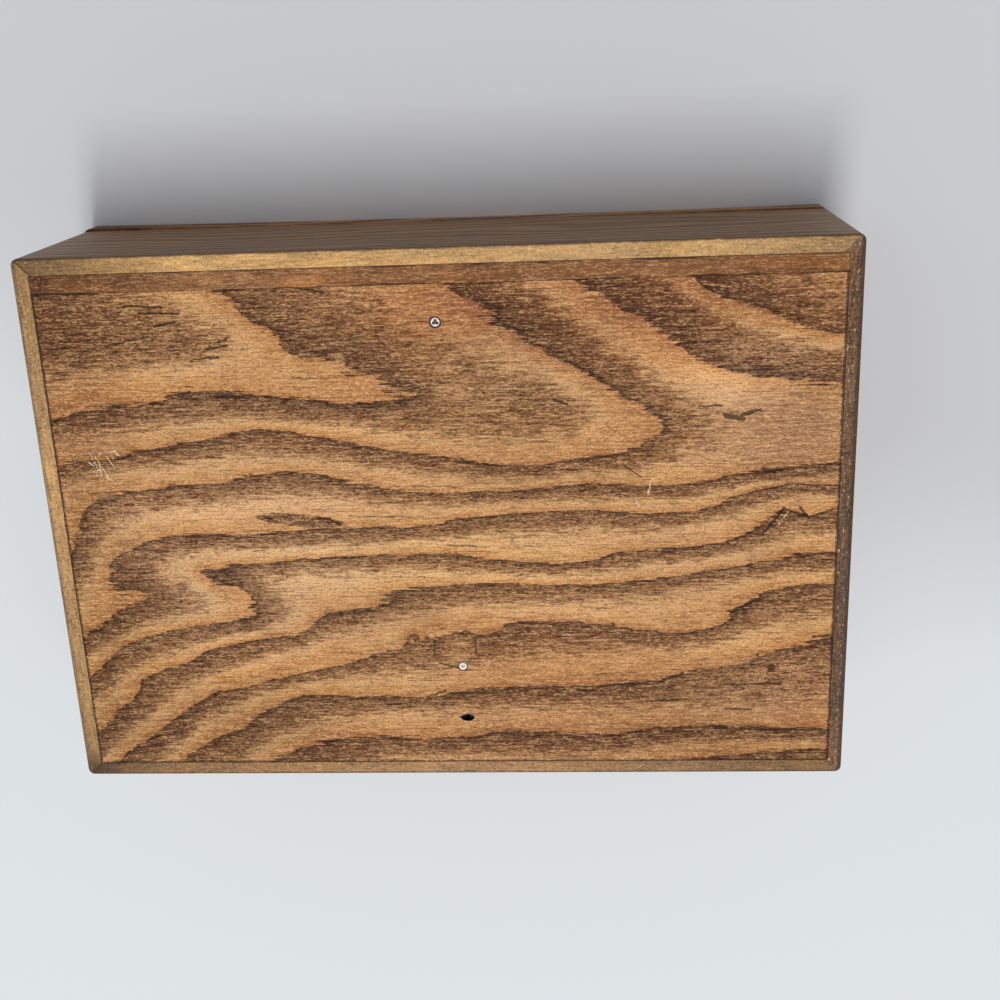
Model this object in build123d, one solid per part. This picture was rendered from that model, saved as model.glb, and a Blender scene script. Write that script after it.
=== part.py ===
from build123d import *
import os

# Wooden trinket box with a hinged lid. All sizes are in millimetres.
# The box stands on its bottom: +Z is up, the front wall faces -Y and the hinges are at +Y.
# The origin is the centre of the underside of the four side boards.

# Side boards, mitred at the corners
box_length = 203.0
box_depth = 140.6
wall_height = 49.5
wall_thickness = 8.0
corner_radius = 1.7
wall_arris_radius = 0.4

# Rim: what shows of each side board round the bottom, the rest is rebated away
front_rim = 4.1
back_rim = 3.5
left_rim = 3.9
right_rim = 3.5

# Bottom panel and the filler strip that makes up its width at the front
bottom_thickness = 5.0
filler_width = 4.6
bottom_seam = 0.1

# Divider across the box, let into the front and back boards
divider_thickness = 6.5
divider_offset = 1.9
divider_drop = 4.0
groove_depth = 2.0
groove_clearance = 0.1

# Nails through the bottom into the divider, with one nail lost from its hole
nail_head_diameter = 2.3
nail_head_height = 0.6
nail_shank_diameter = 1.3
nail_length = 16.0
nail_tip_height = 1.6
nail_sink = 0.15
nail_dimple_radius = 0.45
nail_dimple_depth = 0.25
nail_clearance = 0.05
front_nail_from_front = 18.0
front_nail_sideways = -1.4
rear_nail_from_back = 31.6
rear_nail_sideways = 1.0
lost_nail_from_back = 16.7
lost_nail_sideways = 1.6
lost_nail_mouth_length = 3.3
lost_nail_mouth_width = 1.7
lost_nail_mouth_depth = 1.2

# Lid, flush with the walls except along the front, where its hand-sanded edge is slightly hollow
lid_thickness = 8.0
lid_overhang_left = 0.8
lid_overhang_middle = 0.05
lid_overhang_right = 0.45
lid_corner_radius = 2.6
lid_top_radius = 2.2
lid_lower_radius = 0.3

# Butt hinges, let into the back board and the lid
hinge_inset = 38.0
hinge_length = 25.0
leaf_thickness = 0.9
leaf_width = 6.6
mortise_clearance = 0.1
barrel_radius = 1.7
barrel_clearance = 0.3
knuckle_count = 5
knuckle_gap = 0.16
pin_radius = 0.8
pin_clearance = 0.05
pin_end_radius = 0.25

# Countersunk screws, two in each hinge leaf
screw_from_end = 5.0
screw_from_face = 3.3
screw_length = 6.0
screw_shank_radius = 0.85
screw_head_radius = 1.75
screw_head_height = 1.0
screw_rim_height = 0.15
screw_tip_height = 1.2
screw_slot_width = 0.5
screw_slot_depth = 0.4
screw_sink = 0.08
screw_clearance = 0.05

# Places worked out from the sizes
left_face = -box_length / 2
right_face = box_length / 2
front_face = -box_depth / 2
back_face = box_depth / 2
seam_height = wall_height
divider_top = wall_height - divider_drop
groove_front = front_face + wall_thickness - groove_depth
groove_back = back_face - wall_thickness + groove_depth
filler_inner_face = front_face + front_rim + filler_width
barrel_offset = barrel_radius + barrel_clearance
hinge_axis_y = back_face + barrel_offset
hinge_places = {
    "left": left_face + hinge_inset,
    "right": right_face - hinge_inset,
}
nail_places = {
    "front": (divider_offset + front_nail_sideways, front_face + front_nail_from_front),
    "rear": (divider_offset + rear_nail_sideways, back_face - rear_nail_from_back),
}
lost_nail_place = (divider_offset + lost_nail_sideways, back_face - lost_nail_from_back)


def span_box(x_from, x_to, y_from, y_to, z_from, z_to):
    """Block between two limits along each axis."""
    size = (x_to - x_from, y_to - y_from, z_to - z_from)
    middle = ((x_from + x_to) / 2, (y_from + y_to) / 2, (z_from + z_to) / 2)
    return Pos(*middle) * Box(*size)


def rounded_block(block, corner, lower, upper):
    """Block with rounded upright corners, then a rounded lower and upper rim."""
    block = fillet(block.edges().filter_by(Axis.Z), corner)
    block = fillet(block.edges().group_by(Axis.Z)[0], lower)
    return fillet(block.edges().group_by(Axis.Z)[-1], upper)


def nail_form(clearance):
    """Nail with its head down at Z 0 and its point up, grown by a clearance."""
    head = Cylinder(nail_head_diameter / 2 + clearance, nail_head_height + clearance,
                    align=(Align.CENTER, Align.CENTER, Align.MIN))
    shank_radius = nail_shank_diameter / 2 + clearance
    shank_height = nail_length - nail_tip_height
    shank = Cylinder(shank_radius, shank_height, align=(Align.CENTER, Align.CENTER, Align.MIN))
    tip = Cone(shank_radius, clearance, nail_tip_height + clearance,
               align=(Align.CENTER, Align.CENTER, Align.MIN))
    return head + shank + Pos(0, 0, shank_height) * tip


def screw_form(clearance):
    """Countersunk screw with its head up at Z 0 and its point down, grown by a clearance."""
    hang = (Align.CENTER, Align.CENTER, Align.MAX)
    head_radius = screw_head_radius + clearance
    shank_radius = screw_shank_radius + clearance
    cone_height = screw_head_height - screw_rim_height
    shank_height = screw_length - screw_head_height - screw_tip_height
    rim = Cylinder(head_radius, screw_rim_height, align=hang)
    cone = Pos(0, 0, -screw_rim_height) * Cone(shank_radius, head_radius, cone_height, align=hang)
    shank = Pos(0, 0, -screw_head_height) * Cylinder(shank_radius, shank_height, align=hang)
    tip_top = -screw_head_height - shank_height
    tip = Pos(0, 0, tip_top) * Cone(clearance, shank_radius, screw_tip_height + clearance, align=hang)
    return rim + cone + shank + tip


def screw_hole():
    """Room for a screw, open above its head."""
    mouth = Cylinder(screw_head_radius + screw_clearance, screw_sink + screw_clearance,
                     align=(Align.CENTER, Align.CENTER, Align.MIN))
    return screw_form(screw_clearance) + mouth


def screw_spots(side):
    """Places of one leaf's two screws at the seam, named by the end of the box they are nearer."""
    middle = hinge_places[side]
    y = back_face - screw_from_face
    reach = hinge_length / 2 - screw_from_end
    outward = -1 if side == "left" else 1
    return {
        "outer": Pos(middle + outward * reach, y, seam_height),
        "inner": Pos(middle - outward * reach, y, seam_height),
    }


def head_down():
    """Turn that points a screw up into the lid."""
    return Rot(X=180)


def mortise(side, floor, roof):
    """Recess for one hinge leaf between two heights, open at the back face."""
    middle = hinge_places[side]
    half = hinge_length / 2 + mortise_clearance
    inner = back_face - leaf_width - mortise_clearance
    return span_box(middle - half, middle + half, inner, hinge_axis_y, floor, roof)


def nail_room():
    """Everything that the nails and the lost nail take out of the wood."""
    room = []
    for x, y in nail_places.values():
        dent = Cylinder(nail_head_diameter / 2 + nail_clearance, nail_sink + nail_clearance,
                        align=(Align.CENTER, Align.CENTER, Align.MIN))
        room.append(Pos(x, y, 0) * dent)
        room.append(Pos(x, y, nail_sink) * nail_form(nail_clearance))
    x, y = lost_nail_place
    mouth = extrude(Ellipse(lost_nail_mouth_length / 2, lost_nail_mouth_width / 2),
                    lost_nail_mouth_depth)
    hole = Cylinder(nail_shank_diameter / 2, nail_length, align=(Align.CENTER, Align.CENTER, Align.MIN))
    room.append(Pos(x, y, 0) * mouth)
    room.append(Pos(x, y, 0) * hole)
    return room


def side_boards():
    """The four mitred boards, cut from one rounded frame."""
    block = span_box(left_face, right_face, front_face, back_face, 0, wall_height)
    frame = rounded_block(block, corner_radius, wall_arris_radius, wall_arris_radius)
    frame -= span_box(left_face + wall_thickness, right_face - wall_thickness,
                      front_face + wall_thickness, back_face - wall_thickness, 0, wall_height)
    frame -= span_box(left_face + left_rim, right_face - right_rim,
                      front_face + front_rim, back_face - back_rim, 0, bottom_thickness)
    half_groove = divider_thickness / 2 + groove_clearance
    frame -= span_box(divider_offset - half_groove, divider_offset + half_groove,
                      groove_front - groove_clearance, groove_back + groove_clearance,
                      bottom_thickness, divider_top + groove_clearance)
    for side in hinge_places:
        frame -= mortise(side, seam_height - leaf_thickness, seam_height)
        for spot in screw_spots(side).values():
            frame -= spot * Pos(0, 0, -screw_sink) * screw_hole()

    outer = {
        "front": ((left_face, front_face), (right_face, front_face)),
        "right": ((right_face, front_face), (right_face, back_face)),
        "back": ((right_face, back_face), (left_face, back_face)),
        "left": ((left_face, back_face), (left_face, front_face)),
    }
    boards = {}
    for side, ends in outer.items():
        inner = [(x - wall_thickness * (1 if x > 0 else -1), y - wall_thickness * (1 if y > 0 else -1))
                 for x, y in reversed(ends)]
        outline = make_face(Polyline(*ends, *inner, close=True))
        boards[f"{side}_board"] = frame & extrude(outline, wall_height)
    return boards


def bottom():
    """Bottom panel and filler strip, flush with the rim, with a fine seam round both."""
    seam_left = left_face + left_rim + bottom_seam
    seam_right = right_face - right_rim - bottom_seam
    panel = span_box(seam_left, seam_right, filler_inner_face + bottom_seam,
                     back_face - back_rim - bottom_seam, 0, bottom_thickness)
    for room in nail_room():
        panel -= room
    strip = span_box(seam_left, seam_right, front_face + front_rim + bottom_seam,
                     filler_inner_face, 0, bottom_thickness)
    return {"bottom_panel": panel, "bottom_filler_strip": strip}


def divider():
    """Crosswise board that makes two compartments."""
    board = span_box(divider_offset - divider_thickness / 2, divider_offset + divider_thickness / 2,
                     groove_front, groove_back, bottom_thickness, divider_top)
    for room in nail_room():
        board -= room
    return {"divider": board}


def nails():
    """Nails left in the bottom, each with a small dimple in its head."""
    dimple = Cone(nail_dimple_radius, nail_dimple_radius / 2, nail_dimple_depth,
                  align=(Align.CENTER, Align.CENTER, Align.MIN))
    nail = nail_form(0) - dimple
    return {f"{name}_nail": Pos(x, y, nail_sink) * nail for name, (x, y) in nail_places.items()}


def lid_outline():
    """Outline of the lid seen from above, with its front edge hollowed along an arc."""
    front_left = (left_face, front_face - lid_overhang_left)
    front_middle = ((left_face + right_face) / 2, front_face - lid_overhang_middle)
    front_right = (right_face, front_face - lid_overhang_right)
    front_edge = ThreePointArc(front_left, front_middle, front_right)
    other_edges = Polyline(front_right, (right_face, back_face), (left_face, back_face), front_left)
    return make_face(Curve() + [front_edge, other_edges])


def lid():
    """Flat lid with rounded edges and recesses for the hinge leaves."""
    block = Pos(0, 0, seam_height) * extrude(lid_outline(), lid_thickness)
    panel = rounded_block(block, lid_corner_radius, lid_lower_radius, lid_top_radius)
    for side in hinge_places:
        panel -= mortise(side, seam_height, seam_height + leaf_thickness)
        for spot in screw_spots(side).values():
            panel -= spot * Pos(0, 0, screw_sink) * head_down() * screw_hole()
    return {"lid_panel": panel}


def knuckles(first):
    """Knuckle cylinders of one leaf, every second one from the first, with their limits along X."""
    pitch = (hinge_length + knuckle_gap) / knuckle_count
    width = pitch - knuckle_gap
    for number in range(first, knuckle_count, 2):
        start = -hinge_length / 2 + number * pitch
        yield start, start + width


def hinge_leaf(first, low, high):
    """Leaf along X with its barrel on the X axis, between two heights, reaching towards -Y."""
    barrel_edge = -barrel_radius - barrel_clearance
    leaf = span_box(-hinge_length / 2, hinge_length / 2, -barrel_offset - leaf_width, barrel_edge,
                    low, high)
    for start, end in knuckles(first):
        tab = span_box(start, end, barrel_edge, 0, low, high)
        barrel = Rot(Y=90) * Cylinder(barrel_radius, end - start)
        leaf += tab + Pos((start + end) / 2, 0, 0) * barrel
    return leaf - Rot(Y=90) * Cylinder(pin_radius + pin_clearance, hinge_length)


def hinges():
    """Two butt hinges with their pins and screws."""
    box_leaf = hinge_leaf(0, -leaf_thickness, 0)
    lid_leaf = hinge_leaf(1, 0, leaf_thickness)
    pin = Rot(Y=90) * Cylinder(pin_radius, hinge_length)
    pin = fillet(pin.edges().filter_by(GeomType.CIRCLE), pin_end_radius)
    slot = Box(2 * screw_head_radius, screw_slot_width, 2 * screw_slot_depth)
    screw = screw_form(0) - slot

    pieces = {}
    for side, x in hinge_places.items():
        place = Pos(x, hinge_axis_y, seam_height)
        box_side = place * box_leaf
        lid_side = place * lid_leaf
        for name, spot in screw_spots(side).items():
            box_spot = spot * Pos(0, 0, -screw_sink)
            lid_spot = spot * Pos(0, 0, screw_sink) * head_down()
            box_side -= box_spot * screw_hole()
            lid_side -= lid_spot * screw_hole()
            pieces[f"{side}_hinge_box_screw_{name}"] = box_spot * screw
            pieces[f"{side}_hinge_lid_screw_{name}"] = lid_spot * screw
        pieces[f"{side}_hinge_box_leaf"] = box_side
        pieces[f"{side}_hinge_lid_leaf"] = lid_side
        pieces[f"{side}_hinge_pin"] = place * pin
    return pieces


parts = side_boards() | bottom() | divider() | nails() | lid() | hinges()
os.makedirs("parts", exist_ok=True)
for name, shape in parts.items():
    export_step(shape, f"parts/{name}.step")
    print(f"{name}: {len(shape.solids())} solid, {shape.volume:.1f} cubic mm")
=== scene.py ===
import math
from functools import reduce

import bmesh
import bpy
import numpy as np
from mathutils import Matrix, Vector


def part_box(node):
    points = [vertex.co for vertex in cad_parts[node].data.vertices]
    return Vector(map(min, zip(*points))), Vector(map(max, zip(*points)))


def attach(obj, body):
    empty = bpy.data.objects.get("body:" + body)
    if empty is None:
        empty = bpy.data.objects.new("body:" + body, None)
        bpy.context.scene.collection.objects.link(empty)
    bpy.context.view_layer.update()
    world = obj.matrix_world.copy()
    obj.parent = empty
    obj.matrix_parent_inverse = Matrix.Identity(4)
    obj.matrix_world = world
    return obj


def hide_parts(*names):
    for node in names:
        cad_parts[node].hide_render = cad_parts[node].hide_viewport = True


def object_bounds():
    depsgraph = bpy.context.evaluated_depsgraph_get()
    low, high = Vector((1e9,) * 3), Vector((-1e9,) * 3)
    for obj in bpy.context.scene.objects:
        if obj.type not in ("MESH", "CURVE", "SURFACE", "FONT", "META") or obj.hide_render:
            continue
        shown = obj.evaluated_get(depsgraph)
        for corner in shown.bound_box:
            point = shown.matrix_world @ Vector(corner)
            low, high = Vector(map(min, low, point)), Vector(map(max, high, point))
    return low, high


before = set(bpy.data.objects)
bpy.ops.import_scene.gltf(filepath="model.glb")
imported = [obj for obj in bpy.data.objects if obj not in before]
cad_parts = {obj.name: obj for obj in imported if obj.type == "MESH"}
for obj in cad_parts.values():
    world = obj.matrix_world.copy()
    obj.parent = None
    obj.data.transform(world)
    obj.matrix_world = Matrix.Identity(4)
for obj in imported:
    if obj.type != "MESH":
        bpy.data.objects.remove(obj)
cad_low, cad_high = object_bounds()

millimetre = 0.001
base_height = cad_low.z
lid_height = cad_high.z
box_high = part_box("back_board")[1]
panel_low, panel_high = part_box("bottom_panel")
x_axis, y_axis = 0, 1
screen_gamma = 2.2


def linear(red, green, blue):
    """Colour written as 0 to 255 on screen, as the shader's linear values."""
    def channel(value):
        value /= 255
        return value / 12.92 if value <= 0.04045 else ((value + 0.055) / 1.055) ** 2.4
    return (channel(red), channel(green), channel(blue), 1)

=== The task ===
Only the lines from the one containing "parts = side_boards()" to the one containing "shown = obj.evaluated_get(depsgraph)" are to be printed, both ends included, exactly as written.

=== Response below ===
parts = side_boards() | bottom() | divider() | nails() | lid() | hinges()
os.makedirs("parts", exist_ok=True)
for name, shape in parts.items():
    export_step(shape, f"parts/{name}.step")
    print(f"{name}: {len(shape.solids())} solid, {shape.volume:.1f} cubic mm")
=== scene.py ===
import math
from functools import reduce

import bmesh
import bpy
import numpy as np
from mathutils import Matrix, Vector


def part_box(node):
    points = [vertex.co for vertex in cad_parts[node].data.vertices]
    return Vector(map(min, zip(*points))), Vector(map(max, zip(*points)))


def attach(obj, body):
    empty = bpy.data.objects.get("body:" + body)
    if empty is None:
        empty = bpy.data.objects.new("body:" + body, None)
        bpy.context.scene.collection.objects.link(empty)
    bpy.context.view_layer.update()
    world = obj.matrix_world.copy()
    obj.parent = empty
    obj.matrix_parent_inverse = Matrix.Identity(4)
    obj.matrix_world = world
    return obj


def hide_parts(*names):
    for node in names:
        cad_parts[node].hide_render = cad_parts[node].hide_viewport = True


def object_bounds():
    depsgraph = bpy.context.evaluated_depsgraph_get()
    low, high = Vector((1e9,) * 3), Vector((-1e9,) * 3)
    for obj in bpy.context.scene.objects:
        if obj.type not in ("MESH", "CURVE", "SURFACE", "FONT", "META") or obj.hide_render:
            continue
        shown = obj.evaluated_get(depsgraph)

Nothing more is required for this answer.